##### DATA LINES
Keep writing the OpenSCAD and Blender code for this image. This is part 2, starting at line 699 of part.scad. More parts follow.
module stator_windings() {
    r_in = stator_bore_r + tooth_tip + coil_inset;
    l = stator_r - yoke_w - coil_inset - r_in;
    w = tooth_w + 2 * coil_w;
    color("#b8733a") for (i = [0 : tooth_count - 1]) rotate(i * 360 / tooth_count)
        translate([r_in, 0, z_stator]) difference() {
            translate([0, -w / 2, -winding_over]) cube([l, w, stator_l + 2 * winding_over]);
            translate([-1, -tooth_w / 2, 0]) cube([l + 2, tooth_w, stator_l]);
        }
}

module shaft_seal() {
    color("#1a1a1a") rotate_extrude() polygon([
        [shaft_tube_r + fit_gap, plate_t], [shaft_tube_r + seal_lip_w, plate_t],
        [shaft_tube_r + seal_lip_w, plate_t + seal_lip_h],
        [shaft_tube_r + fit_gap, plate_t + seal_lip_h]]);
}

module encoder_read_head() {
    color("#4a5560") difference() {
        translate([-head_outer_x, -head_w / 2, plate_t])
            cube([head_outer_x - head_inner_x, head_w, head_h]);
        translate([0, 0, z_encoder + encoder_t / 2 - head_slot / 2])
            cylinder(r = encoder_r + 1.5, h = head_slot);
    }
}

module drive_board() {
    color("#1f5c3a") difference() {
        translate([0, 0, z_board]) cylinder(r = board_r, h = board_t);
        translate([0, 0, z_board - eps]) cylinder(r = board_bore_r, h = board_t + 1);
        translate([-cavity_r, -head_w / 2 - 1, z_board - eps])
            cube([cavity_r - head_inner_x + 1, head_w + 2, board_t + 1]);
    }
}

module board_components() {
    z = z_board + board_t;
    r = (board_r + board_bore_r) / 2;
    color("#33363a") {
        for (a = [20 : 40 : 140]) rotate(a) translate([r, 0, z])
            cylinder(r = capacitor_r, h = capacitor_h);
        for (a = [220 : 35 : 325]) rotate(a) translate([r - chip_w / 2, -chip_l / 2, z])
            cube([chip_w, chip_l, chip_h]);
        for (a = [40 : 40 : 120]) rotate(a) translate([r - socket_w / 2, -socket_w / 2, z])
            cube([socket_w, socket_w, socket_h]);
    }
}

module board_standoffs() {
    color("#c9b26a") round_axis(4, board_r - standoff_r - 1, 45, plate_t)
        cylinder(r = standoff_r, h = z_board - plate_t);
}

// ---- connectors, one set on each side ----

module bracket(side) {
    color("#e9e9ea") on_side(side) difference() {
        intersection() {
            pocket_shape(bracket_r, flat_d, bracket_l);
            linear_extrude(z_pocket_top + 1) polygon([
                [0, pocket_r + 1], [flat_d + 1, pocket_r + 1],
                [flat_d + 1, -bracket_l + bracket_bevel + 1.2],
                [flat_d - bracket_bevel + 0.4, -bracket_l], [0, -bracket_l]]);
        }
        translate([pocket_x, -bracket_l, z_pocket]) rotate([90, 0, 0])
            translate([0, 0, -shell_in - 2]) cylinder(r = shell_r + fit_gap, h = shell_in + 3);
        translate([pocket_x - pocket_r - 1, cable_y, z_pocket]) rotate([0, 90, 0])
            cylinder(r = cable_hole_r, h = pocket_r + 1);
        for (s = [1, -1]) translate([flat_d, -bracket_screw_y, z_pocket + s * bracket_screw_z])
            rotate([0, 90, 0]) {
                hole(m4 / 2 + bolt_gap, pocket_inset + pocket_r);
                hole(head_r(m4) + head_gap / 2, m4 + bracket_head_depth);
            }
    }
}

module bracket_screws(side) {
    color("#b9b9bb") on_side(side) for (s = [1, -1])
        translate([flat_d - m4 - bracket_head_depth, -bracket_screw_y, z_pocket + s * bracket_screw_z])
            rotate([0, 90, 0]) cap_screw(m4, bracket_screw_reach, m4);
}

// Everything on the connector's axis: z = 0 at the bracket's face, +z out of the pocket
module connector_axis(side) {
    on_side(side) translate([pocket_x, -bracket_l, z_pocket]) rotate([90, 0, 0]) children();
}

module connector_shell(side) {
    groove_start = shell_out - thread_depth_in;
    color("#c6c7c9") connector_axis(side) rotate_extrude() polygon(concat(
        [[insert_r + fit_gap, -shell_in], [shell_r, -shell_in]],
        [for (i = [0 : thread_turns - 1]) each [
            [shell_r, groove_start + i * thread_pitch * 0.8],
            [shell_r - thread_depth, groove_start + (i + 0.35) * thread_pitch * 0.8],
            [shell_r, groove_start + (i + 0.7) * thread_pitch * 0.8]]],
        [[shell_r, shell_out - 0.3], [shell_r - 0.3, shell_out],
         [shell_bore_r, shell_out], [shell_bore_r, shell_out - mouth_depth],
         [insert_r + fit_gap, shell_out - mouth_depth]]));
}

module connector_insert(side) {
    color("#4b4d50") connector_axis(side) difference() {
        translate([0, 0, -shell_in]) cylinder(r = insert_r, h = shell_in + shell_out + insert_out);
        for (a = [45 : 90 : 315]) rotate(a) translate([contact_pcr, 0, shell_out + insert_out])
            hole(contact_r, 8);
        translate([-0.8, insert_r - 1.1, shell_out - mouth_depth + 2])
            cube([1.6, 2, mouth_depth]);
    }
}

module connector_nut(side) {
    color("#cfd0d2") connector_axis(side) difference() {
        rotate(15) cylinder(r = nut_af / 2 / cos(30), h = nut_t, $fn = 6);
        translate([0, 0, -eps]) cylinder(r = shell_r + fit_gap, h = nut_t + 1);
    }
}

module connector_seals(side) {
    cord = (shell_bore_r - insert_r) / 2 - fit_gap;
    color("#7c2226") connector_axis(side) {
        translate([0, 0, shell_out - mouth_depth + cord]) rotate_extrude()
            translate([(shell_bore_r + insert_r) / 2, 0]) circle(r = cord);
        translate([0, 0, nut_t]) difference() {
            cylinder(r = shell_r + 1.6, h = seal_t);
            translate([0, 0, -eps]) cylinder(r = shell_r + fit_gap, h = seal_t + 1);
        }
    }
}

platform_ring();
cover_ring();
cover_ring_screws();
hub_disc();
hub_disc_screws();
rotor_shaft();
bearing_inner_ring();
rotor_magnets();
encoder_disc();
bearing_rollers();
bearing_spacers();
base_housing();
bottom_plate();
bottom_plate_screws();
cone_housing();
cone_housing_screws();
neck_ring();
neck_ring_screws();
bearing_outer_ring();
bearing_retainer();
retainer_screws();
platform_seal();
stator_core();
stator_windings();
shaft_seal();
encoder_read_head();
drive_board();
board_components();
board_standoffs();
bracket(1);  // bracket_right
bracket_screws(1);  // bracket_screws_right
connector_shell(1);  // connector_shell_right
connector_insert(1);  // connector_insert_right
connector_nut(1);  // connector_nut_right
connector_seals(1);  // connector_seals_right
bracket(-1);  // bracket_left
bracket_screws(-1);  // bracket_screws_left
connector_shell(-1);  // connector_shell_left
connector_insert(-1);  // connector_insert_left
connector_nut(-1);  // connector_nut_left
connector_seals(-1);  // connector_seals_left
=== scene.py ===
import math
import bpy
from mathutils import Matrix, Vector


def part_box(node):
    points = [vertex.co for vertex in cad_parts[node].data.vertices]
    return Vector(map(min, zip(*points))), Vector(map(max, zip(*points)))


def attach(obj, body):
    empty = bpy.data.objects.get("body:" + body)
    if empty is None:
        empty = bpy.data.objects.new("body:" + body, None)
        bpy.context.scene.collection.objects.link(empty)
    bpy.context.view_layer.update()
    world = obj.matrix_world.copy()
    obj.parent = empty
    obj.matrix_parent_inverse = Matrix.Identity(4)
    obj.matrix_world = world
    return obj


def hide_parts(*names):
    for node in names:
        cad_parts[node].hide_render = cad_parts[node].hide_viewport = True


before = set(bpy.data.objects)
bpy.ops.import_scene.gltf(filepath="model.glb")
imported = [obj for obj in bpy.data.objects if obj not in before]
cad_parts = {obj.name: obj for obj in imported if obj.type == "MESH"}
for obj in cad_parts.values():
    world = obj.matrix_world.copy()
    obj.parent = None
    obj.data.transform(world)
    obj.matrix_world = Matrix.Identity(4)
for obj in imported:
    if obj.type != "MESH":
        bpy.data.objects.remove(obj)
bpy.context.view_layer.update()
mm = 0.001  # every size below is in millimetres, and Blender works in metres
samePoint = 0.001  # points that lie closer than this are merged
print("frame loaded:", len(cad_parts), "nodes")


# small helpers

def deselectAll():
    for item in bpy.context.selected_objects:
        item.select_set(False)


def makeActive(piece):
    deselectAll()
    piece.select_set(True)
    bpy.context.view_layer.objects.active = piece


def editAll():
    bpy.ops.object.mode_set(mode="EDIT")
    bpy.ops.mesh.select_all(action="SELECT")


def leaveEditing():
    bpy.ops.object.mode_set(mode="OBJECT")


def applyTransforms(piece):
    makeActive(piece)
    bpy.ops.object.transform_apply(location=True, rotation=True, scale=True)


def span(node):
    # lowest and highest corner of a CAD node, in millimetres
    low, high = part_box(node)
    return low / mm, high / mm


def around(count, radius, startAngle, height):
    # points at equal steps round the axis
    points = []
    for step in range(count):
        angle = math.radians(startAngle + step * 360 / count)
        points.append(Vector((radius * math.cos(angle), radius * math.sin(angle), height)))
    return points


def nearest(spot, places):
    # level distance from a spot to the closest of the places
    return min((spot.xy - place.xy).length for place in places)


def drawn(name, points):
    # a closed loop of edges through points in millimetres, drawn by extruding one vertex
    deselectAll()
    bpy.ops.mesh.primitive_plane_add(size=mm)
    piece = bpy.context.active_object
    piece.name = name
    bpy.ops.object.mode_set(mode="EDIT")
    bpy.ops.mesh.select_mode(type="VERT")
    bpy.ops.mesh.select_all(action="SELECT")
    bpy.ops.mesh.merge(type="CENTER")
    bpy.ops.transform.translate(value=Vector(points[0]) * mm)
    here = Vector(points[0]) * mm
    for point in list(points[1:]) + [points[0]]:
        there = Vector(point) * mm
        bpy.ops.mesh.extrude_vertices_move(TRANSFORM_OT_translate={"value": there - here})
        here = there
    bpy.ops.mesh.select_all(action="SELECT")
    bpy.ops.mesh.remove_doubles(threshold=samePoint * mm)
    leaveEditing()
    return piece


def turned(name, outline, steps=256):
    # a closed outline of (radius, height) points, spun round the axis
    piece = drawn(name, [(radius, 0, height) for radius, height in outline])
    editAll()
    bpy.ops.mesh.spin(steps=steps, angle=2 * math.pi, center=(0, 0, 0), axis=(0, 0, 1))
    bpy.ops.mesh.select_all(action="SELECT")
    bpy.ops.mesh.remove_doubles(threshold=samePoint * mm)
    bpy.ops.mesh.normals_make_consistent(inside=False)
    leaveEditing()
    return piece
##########
*WHAT TO PRODUCE*. Each line from the line containing "stator_core();" through the line containing "cad_parts[node].hide_render = cad_parts[node].hide_viewport" is to be transcribed exactly, and no other line.

*FINISHED TASK*.
stator_core();
stator_windings();
shaft_seal();
encoder_read_head();
drive_board();
board_components();
board_standoffs();
bracket(1);  // bracket_right
bracket_screws(1);  // bracket_screws_right
connector_shell(1);  // connector_shell_right
connector_insert(1);  // connector_insert_right
connector_nut(1);  // connector_nut_right
connector_seals(1);  // connector_seals_right
bracket(-1);  // bracket_left
bracket_screws(-1);  // bracket_screws_left
connector_shell(-1);  // connector_shell_left
connector_insert(-1);  // connector_insert_left
connector_nut(-1);  // connector_nut_left
connector_seals(-1);  // connector_seals_left
=== scene.py ===
import math
import bpy
from mathutils import Matrix, Vector


def part_box(node):
    points = [vertex.co for vertex in cad_parts[node].data.vertices]
    return Vector(map(min, zip(*points))), Vector(map(max, zip(*points)))


def attach(obj, body):
    empty = bpy.data.objects.get("body:" + body)
    if empty is None:
        empty = bpy.data.objects.new("body:" + body, None)
        bpy.context.scene.collection.objects.link(empty)
    bpy.context.view_layer.update()
    world = obj.matrix_world.copy()
    obj.parent = empty
    obj.matrix_parent_inverse = Matrix.Identity(4)
    obj.matrix_world = world
    return obj


def hide_parts(*names):
    for node in names:
        cad_parts[node].hide_render = cad_parts[node].hide_viewport = True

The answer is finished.